TASK DIRECTIONS
Print the lines of the data, starting with the first, up to and including the line where "return np.minimum(np.maximum(a, b)" appears.

====

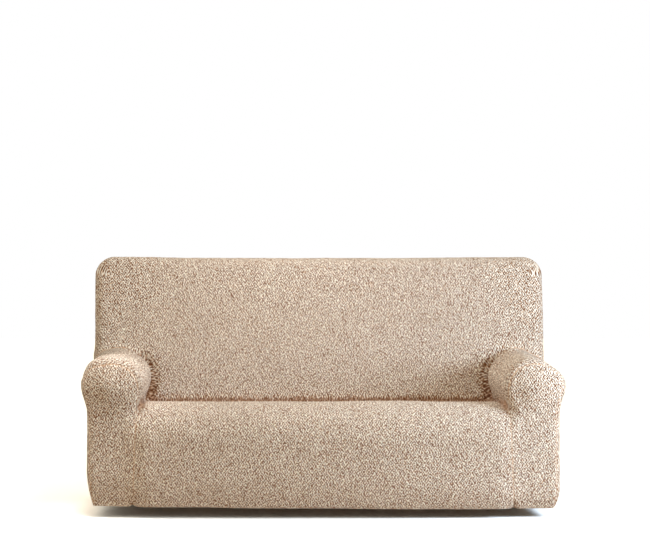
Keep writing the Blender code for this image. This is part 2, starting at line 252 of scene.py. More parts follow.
def round_max(a, b, radius):
    """The larger of two distances, which rounds the edge between two faces to this radius."""
    past_a = np.maximum(a + radius, 0.0)
    past_b = np.maximum(b + radius, 0.0)
    return np.minimum(np.maximum(a, b) + radius, 0.0) + np.hypot(past_a, past_b) - radius


def smooth_step(low, high, value):
    """From 0 at the low value to 1 at the high one, and level at both."""
    share = np.clip((value - low) / (high - low), 0.0, 1.0)
    return share * share * (3 - 2 * share)


def hump(share):
    """Nothing at 0 and 1, and 1 halfway between."""
    return 4 * share * (1 - share)


def arms(x, y, z):
    """How far places are outside the arms."""
    out = np.abs(x) - ROLL_X
    up = (z - ROLL_Z - ROLL_RISE * y) * ROLL_FLATNESS
    off_shoulder = (np.arctan2(up, out) - SHOULDER_TURN) / SHOULDER_SPREAD
    fullness = np.where(x < 0, SHOULDER_LEFT, SHOULDER_RIGHT) * np.exp(-(off_shoulder**2))
    off_centre = np.hypot(out, up)
    roll = off_centre - ROLL_RADIUS - fullness
    column = np.maximum(np.abs(np.abs(x) - COLUMN_X) - COLUMN_HALF, up)
    profile = smooth_min(roll, column, NECK_BLEND)
    outward = (np.abs(x) - COLUMN_X + COLUMN_HALF) / (2 * COLUMN_HALF)
    sweep = ARM_FRONT_CURVE * np.clip(outward, 0.0, FRONT_CURVE_REACH) ** 2
    dome = FRONT_DOME * np.exp(-((off_centre / FRONT_DOME_REACH) ** 2))
    return round_max(profile, sweep - dome - y, ARM_EDGE)


def deck_z(y):
    """The height of the deck, which runs on flat over the nose."""
    return DECK_Z - DECK_FALL * (y - APRON_Y - NOSE_RADIUS)


def seat(x, y, z):
    """How far places are outside the seat with its apron."""
    front = APRON_Y + APRON_CURVE * (x / SEAT_HALF) ** 4 - y
    nose = round_max(front, z - deck_z(y), NOSE_RADIUS)
    return round_max(nose, np.abs(x) - SEAT_HALF, SEAT_EDGE)


def back_face_y(x, z):
    """How far back the back's leaning, slightly crowned face lies."""
    across = np.clip(x / BACK_HALF, -1.0, 1.0)
    up = np.clip((z - DECK_Z) / (BACK_TOP_Z - DECK_Z), 0.0, 1.0)
    crown = BACK_CROWN * (1 - across**2) * hump(up)
    return BACK_Y + BACK_LEAN * (z - BACK_LEAN_FROM_Z) - crown


def back(x, y, z):
    """How far places are outside the back. Its rear is cut off for all parts together in body."""
    half = BACK_HALF - BACK_NARROWING * (1 - smooth_step(NARROW_BELOW_Z, FULL_ABOVE_Z, z))
    top = BACK_TOP_Z - TOP_SAG * (1 - (x / BACK_HALF) ** 2)
    outline = round_max(np.abs(x) - half, z - top, BACK_CORNER)
    return round_max(outline, back_face_y(x, z) - y, BACK_EDGE)


def body(points):
    """How far points, in x, y, z columns, are outside the cover's outer face."""
    x, y, z = points.T
    whole = smooth_min(arms(x, y, z), seat(x, y, z), ARM_SEAT_BLEND)
    whole = smooth_min(whole, back(x, y, z), BACK_BLEND)
    whole = round_max(whole, y - REAR_Y, REAR_EDGE)
    right = smooth_step(-BACK_HALF, BACK_HALF, x)
    pull = HEM_PULL_LEFT + (HEM_PULL_RIGHT - HEM_PULL_LEFT) * right
    pull_from = PULL_FROM_Z_LEFT + (PULL_FROM_Z_RIGHT - PULL_FROM_Z_LEFT) * right
    low = np.maximum(pull_from - z, 0.0) / (pull_from - HEM_Z)
    return whole + pull * low**2


def slope(points):
    """The direction in which the body's distance grows fastest."""
    found = np.empty_like(points)
    for axis in range(3):
        step = np.zeros(3)
        step[axis] = SLOPE_STEP
        found[:, axis] = (body(points + step) - body(points - step)) / (2 * SLOPE_STEP)
    return found


def settle(points, free=(1.0, 1.0, 1.0)):
    """Points moved onto the body, straight in or out or only along the free axes."""
    settled = np.array(points, float).reshape(-1, 3)
    for _ in range(SETTLE_ROUNDS):
        way = slope(settled) * free
        settled -= (body(settled) / np.sum(way**2, axis=1))[:, None] * way
    return settled.reshape(np.shape(points))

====

EXPECTED ANSWER
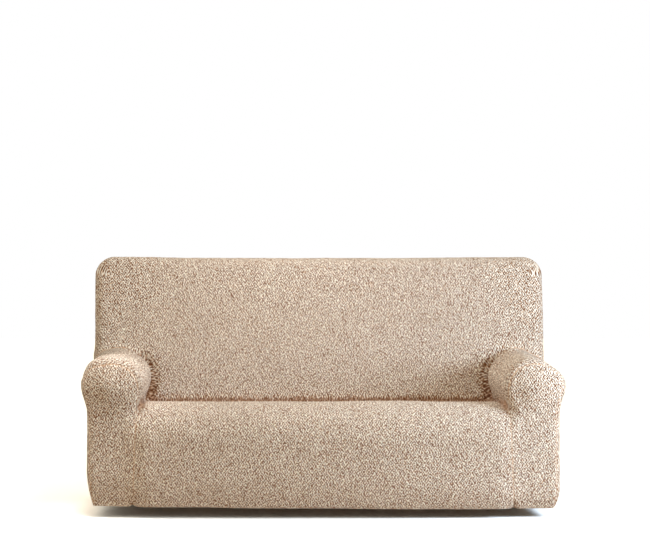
Keep writing the Blender code for this image. This is part 2, starting at line 252 of scene.py. More parts follow.
def round_max(a, b, radius):
    """The larger of two distances, which rounds the edge between two faces to this radius."""
    past_a = np.maximum(a + radius, 0.0)
    past_b = np.maximum(b + radius, 0.0)
    return np.minimum(np.maximum(a, b) + radius, 0.0) + np.hypot(past_a, past_b) - radius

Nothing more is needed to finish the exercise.